AIM OF THE TASK ->
Return all of the entries exactly, with nothing added or left out.

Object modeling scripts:
_ _ _ _ _ _ _

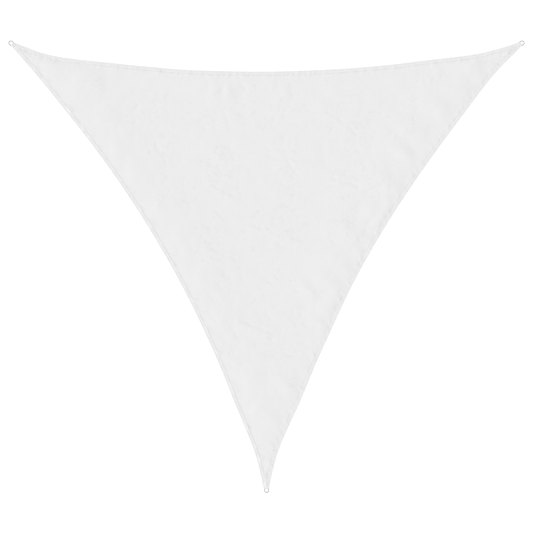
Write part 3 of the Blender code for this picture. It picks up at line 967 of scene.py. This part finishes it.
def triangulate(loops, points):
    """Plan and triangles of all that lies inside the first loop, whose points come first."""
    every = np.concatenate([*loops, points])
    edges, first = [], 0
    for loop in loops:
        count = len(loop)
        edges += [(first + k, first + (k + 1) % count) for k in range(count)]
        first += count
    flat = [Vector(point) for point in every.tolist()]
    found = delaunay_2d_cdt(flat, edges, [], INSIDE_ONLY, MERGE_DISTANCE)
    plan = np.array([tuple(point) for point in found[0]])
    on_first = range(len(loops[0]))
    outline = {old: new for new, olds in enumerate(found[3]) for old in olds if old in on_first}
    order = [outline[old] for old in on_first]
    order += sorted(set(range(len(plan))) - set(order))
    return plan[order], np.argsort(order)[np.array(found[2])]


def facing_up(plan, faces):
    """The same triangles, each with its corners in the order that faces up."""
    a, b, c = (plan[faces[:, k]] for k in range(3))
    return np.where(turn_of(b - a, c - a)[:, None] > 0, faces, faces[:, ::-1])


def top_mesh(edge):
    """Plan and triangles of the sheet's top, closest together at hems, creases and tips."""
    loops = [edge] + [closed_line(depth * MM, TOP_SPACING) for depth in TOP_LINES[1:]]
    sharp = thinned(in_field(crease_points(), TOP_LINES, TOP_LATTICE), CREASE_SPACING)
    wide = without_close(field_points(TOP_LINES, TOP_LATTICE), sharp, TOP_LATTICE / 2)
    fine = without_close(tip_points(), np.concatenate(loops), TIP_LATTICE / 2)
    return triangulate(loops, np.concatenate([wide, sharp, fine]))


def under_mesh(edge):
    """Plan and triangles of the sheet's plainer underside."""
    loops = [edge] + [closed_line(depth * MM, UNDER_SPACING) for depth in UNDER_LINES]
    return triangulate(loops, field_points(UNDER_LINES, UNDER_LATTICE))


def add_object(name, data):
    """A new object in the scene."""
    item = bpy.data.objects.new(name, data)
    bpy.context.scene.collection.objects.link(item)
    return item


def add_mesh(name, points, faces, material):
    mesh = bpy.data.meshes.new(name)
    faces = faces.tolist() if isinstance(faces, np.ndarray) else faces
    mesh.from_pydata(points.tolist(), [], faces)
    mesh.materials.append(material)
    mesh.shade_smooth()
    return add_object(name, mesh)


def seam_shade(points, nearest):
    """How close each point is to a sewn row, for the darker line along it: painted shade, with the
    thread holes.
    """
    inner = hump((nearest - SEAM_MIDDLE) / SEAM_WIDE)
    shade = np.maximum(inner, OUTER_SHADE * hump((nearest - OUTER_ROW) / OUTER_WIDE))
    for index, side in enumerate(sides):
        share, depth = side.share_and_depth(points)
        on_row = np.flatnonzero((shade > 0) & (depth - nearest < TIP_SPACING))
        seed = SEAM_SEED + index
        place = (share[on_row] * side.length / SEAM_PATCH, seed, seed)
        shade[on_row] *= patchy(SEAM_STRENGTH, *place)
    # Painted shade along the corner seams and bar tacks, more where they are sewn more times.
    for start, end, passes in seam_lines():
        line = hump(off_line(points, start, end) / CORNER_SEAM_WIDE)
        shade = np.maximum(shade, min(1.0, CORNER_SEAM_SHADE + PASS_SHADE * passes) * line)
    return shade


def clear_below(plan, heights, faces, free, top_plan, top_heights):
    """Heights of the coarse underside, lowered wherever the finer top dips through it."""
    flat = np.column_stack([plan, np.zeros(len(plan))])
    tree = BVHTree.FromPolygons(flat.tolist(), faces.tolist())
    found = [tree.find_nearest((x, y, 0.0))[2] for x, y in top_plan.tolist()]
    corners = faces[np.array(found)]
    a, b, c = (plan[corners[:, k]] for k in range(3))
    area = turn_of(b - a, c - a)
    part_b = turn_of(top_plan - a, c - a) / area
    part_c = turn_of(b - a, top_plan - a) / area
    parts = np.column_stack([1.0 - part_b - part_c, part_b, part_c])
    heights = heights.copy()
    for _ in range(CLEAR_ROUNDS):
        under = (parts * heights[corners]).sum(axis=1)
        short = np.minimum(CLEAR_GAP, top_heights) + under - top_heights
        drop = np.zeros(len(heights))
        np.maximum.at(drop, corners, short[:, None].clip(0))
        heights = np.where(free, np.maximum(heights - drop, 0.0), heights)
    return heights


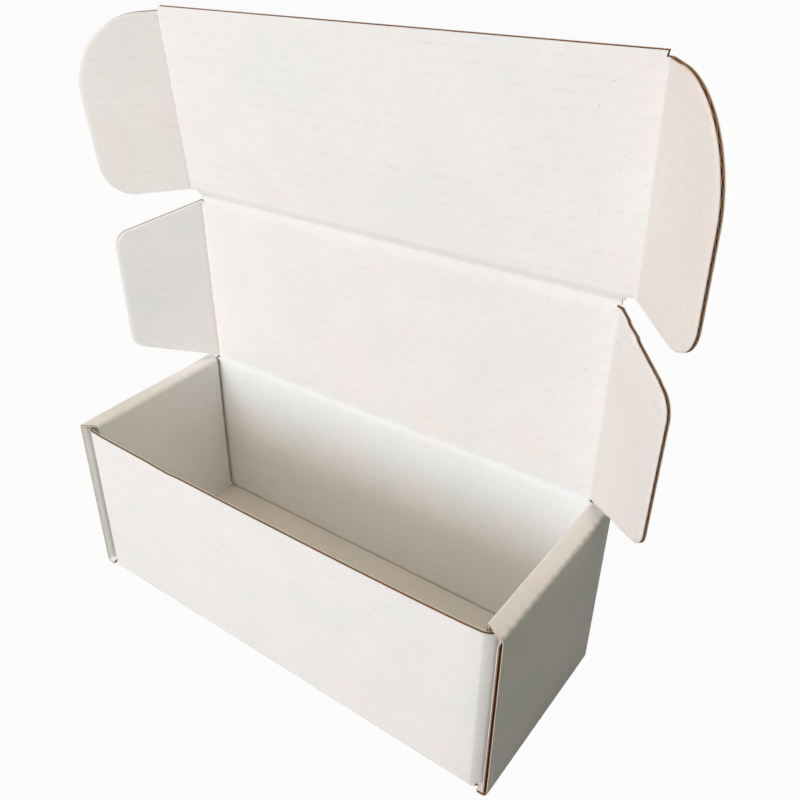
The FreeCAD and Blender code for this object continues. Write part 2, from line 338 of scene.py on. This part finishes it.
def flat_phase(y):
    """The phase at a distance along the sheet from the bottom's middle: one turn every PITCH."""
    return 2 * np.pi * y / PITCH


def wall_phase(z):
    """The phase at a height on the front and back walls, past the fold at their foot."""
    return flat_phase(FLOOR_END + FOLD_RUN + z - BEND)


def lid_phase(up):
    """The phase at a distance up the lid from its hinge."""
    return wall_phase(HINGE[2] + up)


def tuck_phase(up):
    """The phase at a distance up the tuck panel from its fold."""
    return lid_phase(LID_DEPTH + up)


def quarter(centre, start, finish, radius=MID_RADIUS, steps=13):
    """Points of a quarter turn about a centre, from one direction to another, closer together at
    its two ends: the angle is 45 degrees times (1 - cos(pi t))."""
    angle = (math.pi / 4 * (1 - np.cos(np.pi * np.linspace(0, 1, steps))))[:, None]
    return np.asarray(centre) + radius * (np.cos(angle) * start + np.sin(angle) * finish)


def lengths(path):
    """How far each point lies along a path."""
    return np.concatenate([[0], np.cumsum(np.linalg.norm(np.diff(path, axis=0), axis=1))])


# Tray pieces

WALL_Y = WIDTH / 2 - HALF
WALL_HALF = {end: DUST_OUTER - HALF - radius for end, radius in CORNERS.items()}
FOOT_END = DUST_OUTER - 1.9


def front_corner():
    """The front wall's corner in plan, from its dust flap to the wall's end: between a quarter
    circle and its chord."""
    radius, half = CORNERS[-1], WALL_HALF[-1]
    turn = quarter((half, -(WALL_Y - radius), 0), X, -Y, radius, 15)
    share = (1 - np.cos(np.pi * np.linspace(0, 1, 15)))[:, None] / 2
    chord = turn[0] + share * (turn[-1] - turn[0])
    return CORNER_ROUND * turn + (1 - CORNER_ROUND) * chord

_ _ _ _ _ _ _

EXERCISE RESPONSE ->
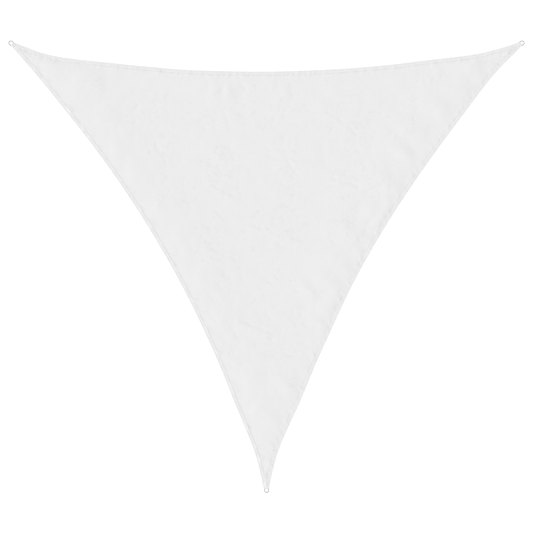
Write part 3 of the Blender code for this picture. It picks up at line 967 of scene.py. This part finishes it.
def triangulate(loops, points):
    """Plan and triangles of all that lies inside the first loop, whose points come first."""
    every = np.concatenate([*loops, points])
    edges, first = [], 0
    for loop in loops:
        count = len(loop)
        edges += [(first + k, first + (k + 1) % count) for k in range(count)]
        first += count
    flat = [Vector(point) for point in every.tolist()]
    found = delaunay_2d_cdt(flat, edges, [], INSIDE_ONLY, MERGE_DISTANCE)
    plan = np.array([tuple(point) for point in found[0]])
    on_first = range(len(loops[0]))
    outline = {old: new for new, olds in enumerate(found[3]) for old in olds if old in on_first}
    order = [outline[old] for old in on_first]
    order += sorted(set(range(len(plan))) - set(order))
    return plan[order], np.argsort(order)[np.array(found[2])]


def facing_up(plan, faces):
    """The same triangles, each with its corners in the order that faces up."""
    a, b, c = (plan[faces[:, k]] for k in range(3))
    return np.where(turn_of(b - a, c - a)[:, None] > 0, faces, faces[:, ::-1])


def top_mesh(edge):
    """Plan and triangles of the sheet's top, closest together at hems, creases and tips."""
    loops = [edge] + [closed_line(depth * MM, TOP_SPACING) for depth in TOP_LINES[1:]]
    sharp = thinned(in_field(crease_points(), TOP_LINES, TOP_LATTICE), CREASE_SPACING)
    wide = without_close(field_points(TOP_LINES, TOP_LATTICE), sharp, TOP_LATTICE / 2)
    fine = without_close(tip_points(), np.concatenate(loops), TIP_LATTICE / 2)
    return triangulate(loops, np.concatenate([wide, sharp, fine]))


def under_mesh(edge):
    """Plan and triangles of the sheet's plainer underside."""
    loops = [edge] + [closed_line(depth * MM, UNDER_SPACING) for depth in UNDER_LINES]
    return triangulate(loops, field_points(UNDER_LINES, UNDER_LATTICE))


def add_object(name, data):
    """A new object in the scene."""
    item = bpy.data.objects.new(name, data)
    bpy.context.scene.collection.objects.link(item)
    return item


def add_mesh(name, points, faces, material):
    mesh = bpy.data.meshes.new(name)
    faces = faces.tolist() if isinstance(faces, np.ndarray) else faces
    mesh.from_pydata(points.tolist(), [], faces)
    mesh.materials.append(material)
    mesh.shade_smooth()
    return add_object(name, mesh)


def seam_shade(points, nearest):
    """How close each point is to a sewn row, for the darker line along it: painted shade, with the
    thread holes.
    """
    inner = hump((nearest - SEAM_MIDDLE) / SEAM_WIDE)
    shade = np.maximum(inner, OUTER_SHADE * hump((nearest - OUTER_ROW) / OUTER_WIDE))
    for index, side in enumerate(sides):
        share, depth = side.share_and_depth(points)
        on_row = np.flatnonzero((shade > 0) & (depth - nearest < TIP_SPACING))
        seed = SEAM_SEED + index
        place = (share[on_row] * side.length / SEAM_PATCH, seed, seed)
        shade[on_row] *= patchy(SEAM_STRENGTH, *place)
    # Painted shade along the corner seams and bar tacks, more where they are sewn more times.
    for start, end, passes in seam_lines():
        line = hump(off_line(points, start, end) / CORNER_SEAM_WIDE)
        shade = np.maximum(shade, min(1.0, CORNER_SEAM_SHADE + PASS_SHADE * passes) * line)
    return shade


def clear_below(plan, heights, faces, free, top_plan, top_heights):
    """Heights of the coarse underside, lowered wherever the finer top dips through it."""
    flat = np.column_stack([plan, np.zeros(len(plan))])
    tree = BVHTree.FromPolygons(flat.tolist(), faces.tolist())
    found = [tree.find_nearest((x, y, 0.0))[2] for x, y in top_plan.tolist()]
    corners = faces[np.array(found)]
    a, b, c = (plan[corners[:, k]] for k in range(3))
    area = turn_of(b - a, c - a)
    part_b = turn_of(top_plan - a, c - a) / area
    part_c = turn_of(b - a, top_plan - a) / area
    parts = np.column_stack([1.0 - part_b - part_c, part_b, part_c])
    heights = heights.copy()
    for _ in range(CLEAR_ROUNDS):
        under = (parts * heights[corners]).sum(axis=1)
        short = np.minimum(CLEAR_GAP, top_heights) + under - top_heights
        drop = np.zeros(len(heights))
        np.maximum.at(drop, corners, short[:, None].clip(0))
        heights = np.where(free, np.maximum(heights - drop, 0.0), heights)
    return heights


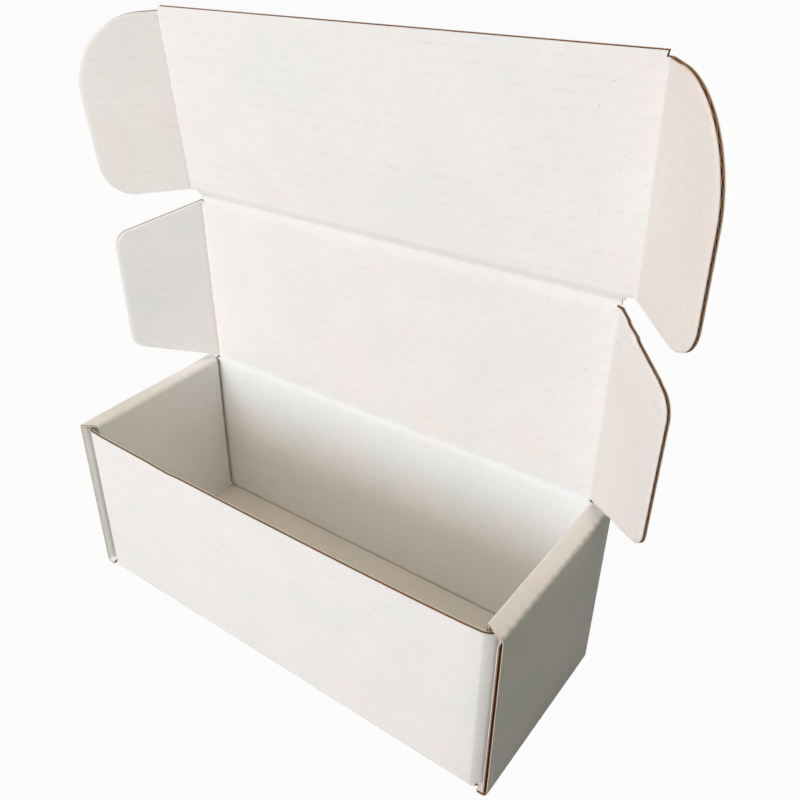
The FreeCAD and Blender code for this object continues. Write part 2, from line 338 of scene.py on. This part finishes it.
def flat_phase(y):
    """The phase at a distance along the sheet from the bottom's middle: one turn every PITCH."""
    return 2 * np.pi * y / PITCH


def wall_phase(z):
    """The phase at a height on the front and back walls, past the fold at their foot."""
    return flat_phase(FLOOR_END + FOLD_RUN + z - BEND)


def lid_phase(up):
    """The phase at a distance up the lid from its hinge."""
    return wall_phase(HINGE[2] + up)


def tuck_phase(up):
    """The phase at a distance up the tuck panel from its fold."""
    return lid_phase(LID_DEPTH + up)


def quarter(centre, start, finish, radius=MID_RADIUS, steps=13):
    """Points of a quarter turn about a centre, from one direction to another, closer together at
    its two ends: the angle is 45 degrees times (1 - cos(pi t))."""
    angle = (math.pi / 4 * (1 - np.cos(np.pi * np.linspace(0, 1, steps))))[:, None]
    return np.asarray(centre) + radius * (np.cos(angle) * start + np.sin(angle) * finish)


def lengths(path):
    """How far each point lies along a path."""
    return np.concatenate([[0], np.cumsum(np.linalg.norm(np.diff(path, axis=0), axis=1))])


# Tray pieces

WALL_Y = WIDTH / 2 - HALF
WALL_HALF = {end: DUST_OUTER - HALF - radius for end, radius in CORNERS.items()}
FOOT_END = DUST_OUTER - 1.9


def front_corner():
    """The front wall's corner in plan, from its dust flap to the wall's end: between a quarter
    circle and its chord."""
    radius, half = CORNERS[-1], WALL_HALF[-1]
    turn = quarter((half, -(WALL_Y - radius), 0), X, -Y, radius, 15)
    share = (1 - np.cos(np.pi * np.linspace(0, 1, 15)))[:, None] / 2
    chord = turn[0] + share * (turn[-1] - turn[0])
    return CORNER_ROUND * turn + (1 - CORNER_ROUND) * chord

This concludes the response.